FDI reached $1455.8 million during FY2023 ($1935.9 million last year) decreased by 24.8 percent. FDI received from China stood at $432.2 million (29.7 percent), Japan $183.0 million (12.6 percent), UAE $180.1 million (12.4 percent) and Switzerland $ 134.0 million (9.2 percent of total FDI). Power sector attracted the highest FDI of $622.6 million (42.8 percent of total FDI), financial business $275.1 million (18.9 percent), and oil & gas explorations $135.1 million (9.3 percent). Foreign private portfolio Investment has registered a net outflow of $ 18.2 million during FY2023. Foreign public portfolio investment recorded a net outflow of $ 1008.0 million, on account of Sukuk repayment in December 2022. The total foreign portfolio investment recorded an outflow of $ 1026.2 million during FY2023 as against an outflow of 87.7 million last. Total foreign investment during FY2023 recorded an inflow of $ 429.7 million as against $ 1857.8 million last year. In FY2023, workers’ remittances were recorded at $27.0 billion ($31.3 billion last year), down by 13.6 %. MoM, remittances increased by 3.9% in June 2023 ($ 2.2 billion) as compared to May 2023 ($2.1 billion).
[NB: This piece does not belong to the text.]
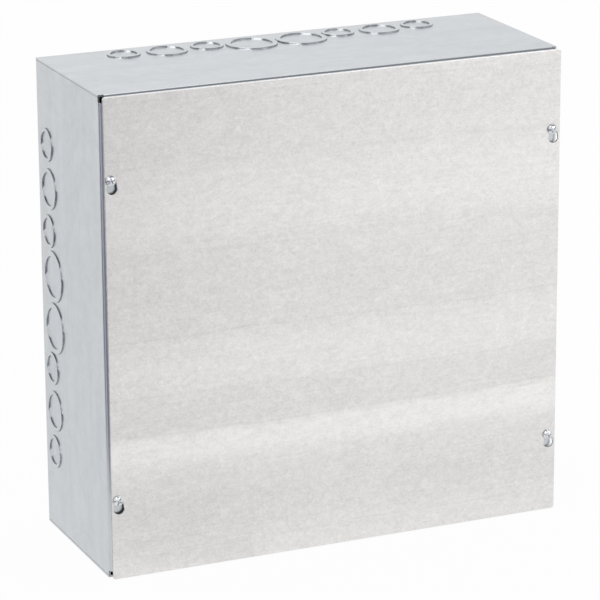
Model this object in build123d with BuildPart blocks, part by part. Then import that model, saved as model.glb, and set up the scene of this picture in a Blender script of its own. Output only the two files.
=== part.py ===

Pakistan’s total liquid foreign exchange reserves increased to $ 14.1 billion on July 12, 2023, as with the SBP’s reserves raise significantly to $8.8 billion on account of $ 3.0 billion disbursement from friendly countries ($2 billion from Saudi Arabia and $1 billion from UAE) and $1.2 billion from IMF under Stand-By Arrangement. Whereas commercial banks’ reserves remained at $ 5.3 billion.
Large Scale Manufacturing remained on a negative trajectory with the observed decline of 9.87 percent during Jul-May Fy2023 due to supply chain disruptions, inflationary pressures and resultant hikes in input prices, and continued contractionary policy stance at the domestic level to correct the macroeconomic imbalances. On a YoY basis, LSM nosedived by 14.37 percent in May 2023 and on MoM basis, it grew by 5.88 percent.